林: このG子さんは、統合失調症(精神分裂病)にまず間違いないと思います。適切な治療を早く開始すれば、このような最悪の事態は避けることができたかもしれません。大変残念なことだったと思います。
あなたがメールで*の印をつけて箇条書きにされた内容は、どれも統合失調症(精神分裂病)の症状として納得できるものです。特に特徴的なのは被害妄想と幻聴で、たとえば
*その途中で、道を歩いていたときに私が彼女を邪魔だと言ったという。今までにもあほとかバカとか聞こえていたという
*外ですれ違った人に悪口を言われたので言い返した
このように、外でたまたま出会った見知らぬ人に悪口を言われる、という症状は、統合失調症(精神分裂病)にかなり特徴的なものです。このことは【0260】や【0453】にもお書きした通りです。非常によくある症状です。
さらに、以下の二つは、身近な人に対する被害妄想と判断できます。
*私(このメールを書いている本人です)が彼女の悪口やありもしない事実を皆に言いふらした。私にしか話さなかったことを、外ですれ違った人にまで中傷された。「あなたがみんなに言ったようなこと、してないから」と度々言っていた。
*「自殺しろって言っただろう」と詰め寄ってきて、言ってないと言っても聞かない。
また、次の三つは、ひとつひとつを取ってみれば、病気でなくてもあり得ることですが、他の症状とあわせると、やはり統合失調症(精神分裂病)の被害妄想と判断できます。

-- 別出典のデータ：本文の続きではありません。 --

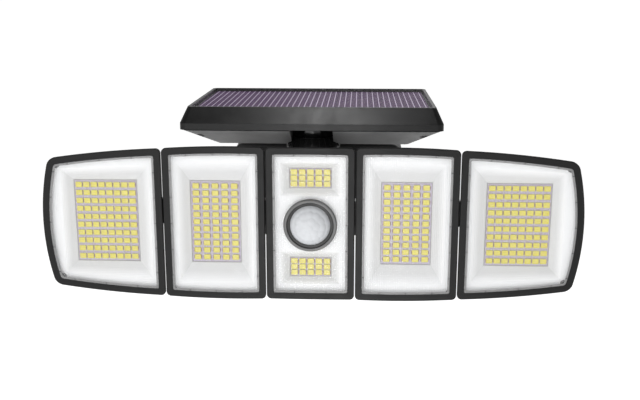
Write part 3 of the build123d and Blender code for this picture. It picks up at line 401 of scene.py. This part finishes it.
def ring_xz(x, z, half_x, half_z, y, cut=0.0):
    """Four corners, or eight if they are cut, of an upright rectangle that faces forwards."""
    if not cut:
        return [(x - half_x, y, z - half_z), (x + half_x, y, z - half_z),
                (x + half_x, y, z + half_z), (x - half_x, y, z + half_z)]
    return [(x - half_x + cut, y, z - half_z), (x + half_x - cut, y, z - half_z),
            (x + half_x, y, z - half_z + cut), (x + half_x, y, z + half_z - cut),
            (x + half_x - cut, y, z + half_z), (x - half_x + cut, y, z + half_z),
            (x - half_x, y, z + half_z - cut), (x - half_x, y, z - half_z + cut)]


def ring_xy(x, y, half_x, half_y, z):
    """Four corners of a level rectangle."""
    return [(x - half_x, y - half_y, z), (x + half_x, y - half_y, z),
            (x + half_x, y + half_y, z), (x - half_x, y + half_y, z)]


LED_WIDTH, LED_HEIGHT = 4.2 * MM, 3.5 * MM
# the tones of the LED pieces; the last is a painted shadow line round each window
BODY, PHOSPHOR, SOLDER, WINDOW_SHADOW = range(4)
FILLET_REACH, FILLET_RISE = 0.5 * MM, 0.28 * MM


def add_led(build, x, z, face_y, board_y, gap):
    """A packaged LED: a bevelled body, a rim, the sunk phosphor and a solder fillet at each end."""
    half_x, half_z = LED_WIDTH / 2, LED_HEIGHT / 2
    # each level's inset from the outline, place along Y and corner cut
    levels = [(0.0, board_y, 0.25 * MM), (0.0, face_y + 0.18 * MM, 0.25 * MM),
              (0.14 * MM, face_y, 0.3 * MM), (0.34 * MM, face_y, 0.35 * MM),
              (0.48 * MM, face_y + 0.14 * MM, 0.4 * MM)]
    loops = [build.loop(ring_xz(x, z, half_x - inset, half_z - inset, y, cut)) for inset, y, cut in levels]
    build.face(list(reversed(loops[0])), BODY)
    for level, (outer, inner) in enumerate(zip(loops, loops[1:])):
        build.bridge(outer, inner, PHOSPHOR if level >= 2 else BODY)
    build.face(loops[-1], PHOSPHOR)
    reach = min(FILLET_REACH, gap * 0.42)
    low = board_y - 0.04 * MM
    for side in (-1, 1):
        near, far = x + side * half_x, x + side * (half_x + reach)
        centre = (near + far) / 2
        # the fillet climbs the body's end and runs out on the board
        bottom = build.loop(ring_xz(centre, z, reach / 2, 1.15 * MM, board_y - 0.005 * MM))
        top = build.loop([(px, low - (FILLET_RISE if abs(px - near) < 1e-7 else 0.0), pz)
                          for px, _, pz in ring_xz(centre, z, reach / 2, 1.0 * MM, low)])
        build.face(list(reversed(bottom)), SOLDER)
        build.bridge(bottom, top, SOLDER)
        build.face(top, SOLDER)


def led_body():
    """The package's yellowish rim."""
    made = Surface("led_body", rgb(200, 188, 40), 0.32)
    made.mottle(0.05, 2.0)
    made.uneven_gloss(0.25, 0.4, 1.5)
    return made.material


def led_phosphor():
    """Phosphor in silicone: warm yellow, grainy and a little deeper in patches."""
    made = Surface("led_phosphor", rgb(208, 195, 15), 0.3)
    patches = made.between(made.noise(2.6), 0.0, 1.0)
    made.set("Base Color", made.blend(patches, rgb(212, 202, 18), rgb(205, 188, 12)))
    made.uneven_gloss(0.22, 0.38, 1.0)
    made.grain(0.12, 0.01)
    return made.material


def solder():
    """Dull, reddish solder."""
    made = Surface("solder", rgb(120, 78, 84), 0.4, Metallic=0.25)
    made.mottle(0.18, 1.2)
    made.uneven_gloss(0.25, 0.5, 0.6)
    made.grain(0.3, 0.02)
    return made.material


led_materials = [led_body(), led_phosphor(), solder(),
                 plastic("painted_window_shadow", rgb(150, 142, 146), 0.4, 0.5, 0.4, 0.01)]


def add_window_shadow_line(build, x, z, half_x, half_z, board_y):
    """A painted shadow: a grey line round the board where the reflector's window ends, standing for the shade
    in the gap there.
    """
    width, height = 0.32 * MM, 0.06 * MM
    corners = [(0.0, 0.0), (0.0, height), (width, height), (width, 0.0)]
    loops = [build.loop(ring_xz(x, z, half_x - inset, half_z - inset, board_y - up)) for inset, up in corners]
    for first, second in zip(loops, loops[1:] + loops[:1]):
        build.bridge(first, second, WINDOW_SHADOW)


def led_array(name, node, body, blocks, columns, rows, window):
    """Replaces a node of plain LEDs. Each block is the lowest and highest Z of the LEDs in one window."""
    low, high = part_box(node)
    build = Builder()
    for z_low, z_high in blocks:
        across = (high.x - low.x - LED_WIDTH) / (columns - 1)
        up = (z_high - z_low - LED_HEIGHT) / (rows - 1)
        for column in range(columns):
            for row in range(rows):
                add_led(build, low.x + LED_WIDTH / 2 + column * across, z_low + LED_HEIGHT / 2 + row * up,
                        low.y, high.y, across - LED_WIDTH)
        # a painted shadow line round the window
        add_window_shadow_line(build, (low.x + high.x) / 2, (z_low + z_high) / 2, window[0] / 2, window[1] / 2,
                        high.y)
    piece = build.piece(name, led_materials)
    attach(piece, body)
    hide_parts(node)


CENTRE_ROW_PITCH = 3.854 * MM
CENTRE_WINDOW = (26.9 * MM, 13.0 * MM)
SIDE_WINDOW_HEIGHT = 54.2 * MM
SIDE_HEADS = (("inner", 5, 11, 32.2 * MM), ("outer", 8, 10, 40.8 * MM))  # columns, rows, window's width

# the centre head has three rows of five above the sensor, and three below it
centre_low, centre_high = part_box("centre_leds")
block = 2 * CENTRE_ROW_PITCH + LED_HEIGHT
led_array("centre_led_array", "centre_leds", "wall_mount",
          [(centre_low.z, centre_low.z + block), (centre_high.z - block, centre_high.z)],
          5, 3, CENTRE_WINDOW)
for side in ("right", "left"):
    for head, columns, rows, width in SIDE_HEADS:
        low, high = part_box(f"{side}_{head}_leds")
        led_array(f"{side}_{head}_led_array", f"{side}_{head}_leds", f"{side}_{head}_head",
                  [(low.z, high.z)], columns, rows, (width, SIDE_WINDOW_HEIGHT))


# the sensor's dome: small lenses in rings, pressed into a sphere's cap
def dome_centres(step, edge):
    """Directions of the small lenses, as unit vectors about the dome's axis, in rings a step apart."""
    centres = []
    stagger = 0.26
    ring = 0
    while ring * step < edge + step / 2:
        count = max(6 * ring, 1)
        for i in range(count):
            turn = 2 * pi * i / count + (stagger if ring % 2 else 0.0)
            centres.append((sin(ring * step) * cos(turn), -cos(ring * step), sin(ring * step) * sin(turn)))
        ring += 1
    return centres


def sensor_dome():
    """Replaces the plain dome: a hollow cap of small lenses on a flanged skirt."""
    low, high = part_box("pir_dome")
    rim_r, skin, bulge = 12.8 * MM, 0.8 * MM, 0.34 * MM
    rise, flange = 8.2 * MM, 0.9 * MM
    cap_r = (rim_r**2 + rise**2) / (2 * rise)
    axis_z = (low.z + high.z) / 2
    centre_y = low.y + cap_r
    edge = acos((cap_r - rise) / cap_r)
    # angles, in radians: between rings of lenses, from a lens's middle to its edge, and to fade at the rim
    step = 0.335
    facet_reach, rim_fade = step * 0.58, 0.05
    centres = dome_centres(step, edge)
    turns, rings, inner_rings = 168, 52, 12
    around = [2 * pi * i / turns for i in range(turns)]
    build = Builder()

    def circle(radius, angle, facets):
        """A ring of points at this angle from the cap's axis; facets sink it between the small lenses."""
        points = []
        for turn in around:
            way = (sin(angle) * cos(turn), -cos(angle), sin(angle) * sin(turn))
            reach = radius
            if facets:
                near = max(sum(a * b for a, b in zip(way, centre)) for centre in centres)
                off = acos(min(near, 1.0)) / facet_reach
                fade = min(1.0, (edge - angle) / rim_fade)
                reach -= bulge * min(off * off, 1.0) * max(fade, 0.0)
            points.append((way[0] * reach, centre_y + way[1] * reach, axis_z + way[2] * reach))
        return points

    loops = [build.loop(circle(cap_r, edge * ring / rings, True)) for ring in range(1, rings + 1)]
    flange_y = high.y - flange
    skirt = [(flange_y, rim_r), (flange_y, high.x), (high.y, high.x), (high.y, rim_r - skin)]
    for y, radius in skirt:
        loops.append(build.loop([(radius * cos(turn), y, axis_z + radius * sin(turn)) for turn in around]))
    inner_edge = acos((cap_r - rise) / (cap_r - skin))
    loops += [build.loop(circle(cap_r - skin, inner_edge * ring / inner_rings, False))
              for ring in range(inner_rings, 0, -1)]
    top = build.loop([(0, centre_y - cap_r, axis_z)])[0]
    under = build.loop([(0, centre_y - cap_r + skin, axis_z)])[0]
    for outer, inner in zip(loops, loops[1:]):
        build.bridge(outer, inner, 0)
    for i in range(turns):
        j = (i + 1) % turns
        build.face([top, loops[0][j], loops[0][i]], 0)
        build.face([under, loops[-1][i], loops[-1][j]], 0)
    made = Surface("sensor_dome", rgb(190, 192, 195), 0.34, Specular_IOR_Level=0.4)
    made.mottle(0.03, 3.0)
    made.uneven_gloss(0.28, 0.42, 4.0)
    made.grain(0.35, 0.006)
    piece = build.piece("faceted_dome", [made.material], smooth=True)
    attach(piece, "wall_mount")
    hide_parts("pir_dome")


sensor_dome()


# the solar cells: a backsheet, cut strips of silicon and printed silver lines
def cell_silicon():
    """Purple-grey silicon with faint crystals."""
    made = Surface("cell_silicon", rgb(90, 66, 98), 0.3, Specular_IOR_Level=0.0)
    crystals = made.node("ShaderNodeTexVoronoi", {"Vector": made.place, "Scale": 420.0, "Randomness": 1.0})
    tone = made.node("ShaderNodeSeparateColor", {0: crystals.outputs["Color"]}).outputs[0]
    made.set("Base Color", made.blend(tone, rgb(84, 60, 94), rgb(96, 72, 104)))
    made.uneven_gloss(0.26, 0.38, 8.0)
    made.grain(0.6, 0.004)
    return made.material


def silver_print():
    """The printed lines that gather the current."""
    made = Surface("silver_print", rgb(214, 196, 224), 0.4, Specular_IOR_Level=0.05)
    made.mottle(0.08, 1.5)
    made.uneven_gloss(0.3, 0.45, 1.0)
    return made.material


def backsheet():
    return plastic("backsheet", rgb(50, 42, 54), 0.4, 0.5, 0.8, 0.01, specular=0.0)


def solar_array():
    """Replaces the plain cell sheet: strips side by side, each with its printed lines."""
    low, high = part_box("solar_cells")
    build = Builder()
    sheet, silicon, silver = range(3)

    def slab(x_low, x_high, y_low, y_high, z_low, z_high, tone):
        """A flat block, closed all round."""
        x, y = (x_low + x_high) / 2, (y_low + y_high) / 2
        bottom = build.loop(ring_xy(x, y, (x_high - x_low) / 2, (y_high - y_low) / 2, z_low))
        top = build.loop(ring_xy(x, y, (x_high - x_low) / 2, (y_high - y_low) / 2, z_high))
        build.face(list(reversed(bottom)), tone)
        build.bridge(bottom, top, tone)
        build.face(top, tone)

    sheet_top, cell_top, line_top = high.z - 0.25 * MM, high.z - 0.12 * MM, high.z - 0.04 * MM
    slab(low.x, high.x, low.y, high.y, low.z, sheet_top, sheet)
    border, half_gap, half_line = 0.3 * MM, 0.15 * MM, 0.24 * MM
    strips, lines_each = 10, 4
    near, far = low.y + border, high.y - border
    pitch = (high.x - low.x - 2 * border) / strips
    for strip in range(strips):
        left = low.x + border + strip * pitch
        slab(left + half_gap, left + pitch - half_gap, near, far, sheet_top, cell_top, silicon)
        for line in range(lines_each):
            x = left + pitch * (line + 0.5) / lines_each
            slab(x - half_line, x + half_line, near, far, cell_top, line_top, silver)
    piece = build.piece("cell_array", [backsheet(), cell_silicon(), silver_print()])
    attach(piece, "solar_panel")
    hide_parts("solar_cells")


solar_array()


# small clips that hold each lens, set in its bead all the way round
def lens_clips(node, body, across, down):
    """Clips along a lens's four sides, each where a ray from outside first meets the bead."""
    lens = nodes[node]
    low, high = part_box(node)
    build = Builder()
    outside = 10 * MM
    level = low.y + 0.12 * MM
    width, deep, proud, pocket_shade = 0.5 * MM, 1.35 * MM, 0.08 * MM, 0.2 * MM

    def clip(start, way):
        """One clip, where the ray from this start meets the lens."""
        hit, spot, _, _ = lens.ray_cast(start, way)
        if not hit:
            return
        along = Vector((0, 0, 1)) if abs(way.x) > 0.5 else Vector((1, 0, 0))
        corners = [spot + along * a + way * b for a, b in
                   ((-width / 2, 0), (width / 2, 0), (width / 2, deep), (-width / 2, deep))]
        front = build.loop([(p.x, low.y - proud, p.z) for p in corners])
        back = build.loop([(p.x, low.y + pocket_shade, p.z) for p in corners])
        # on two of the sides the corners run the other way round, so they are turned
        if way.z > 0 or way.x < 0:
            front, back = list(reversed(front)), list(reversed(back))
        build.face(front, 0)
        build.bridge(back, front, 0)
        build.face(list(reversed(back)), 0)

    for i in range(across):
        x = low.x + (high.x - low.x) * (i + 0.75) / (across + 0.5)
        clip(Vector((x, level, high.z + outside)), Vector((0, 0, -1)))
        clip(Vector((x, level, low.z - outside)), Vector((0, 0, 1)))
    for i in range(down):
        z = low.z + (high.z - low.z) * (i + 0.75) / (down + 0.5)
        clip(Vector((low.x - outside, level, z)), Vector((1, 0, 0)))
        clip(Vector((high.x + outside, level, z)), Vector((-1, 0, 0)))
    piece = build.piece(f"{node}_clips", [looks["lens_clips"]])
    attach(piece, body)


lens_clips("centre_lens", "wall_mount", 2, 5)
for side in ("right", "left"):
    lens_clips(f"{side}_inner_lens", f"{side}_inner_head", 3, 5)
    lens_clips(f"{side}_outer_lens", f"{side}_outer_head", 3, 5)


# ---------------------------------------------------------------- floor
def floor():
    """A wide pale floor, lit a little by itself so that it shows evenly."""
    size, height = 60.0, -0.6
    piece = mesh_piece("floor", [(-size, -size, height), (size, -size, height), (size, size, height),
                                 (-size, size, height)], [(0, 1, 2, 3)], [])
    made = Surface("floor", grey(246), 0.8, Emission_Color=(1, 1, 1, 1), Emission_Strength=0.62)
    made.mottle(0.01, 300.0)
    piece.data.materials.append(made.material)


floor()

*利用者(老人。私達は介護福祉士です)に意地悪や嫌がらせをされる。←確かにそういう人もいるが、主任などに相談できないところが変だった
*自分が事務所に戻ってくると社内の雰囲気が一変して暗くなり、自分の居場所はないと感じる
*同僚たちが自分をおとしいれようとしていている。
また、以下のような感情の変化も、統合失調症(精神分裂病)の症状としてしばしば見られるものです。
*モヤモヤする、と泣きながら電話があり、しばらく泣き続ける。翌日会った時にはケロッとして何も話さない
その他の箇条書きの項目も、どれをとっても統合失調症(精神分裂病)として矛盾はありません。統合失調症(精神分裂病)は自殺率も高い病気で、特に発病初期には頻度が高いものです。残念ながら、G子さんの経過は、統合失調症(精神分裂病)を発症し、治療を受けなかった場合の典型的なものであると言わざるをえません。この病気についての正確な知識を周囲の方が持っておられれば、自殺は避けることができたかもしれません。非常に残念なことだったと思います。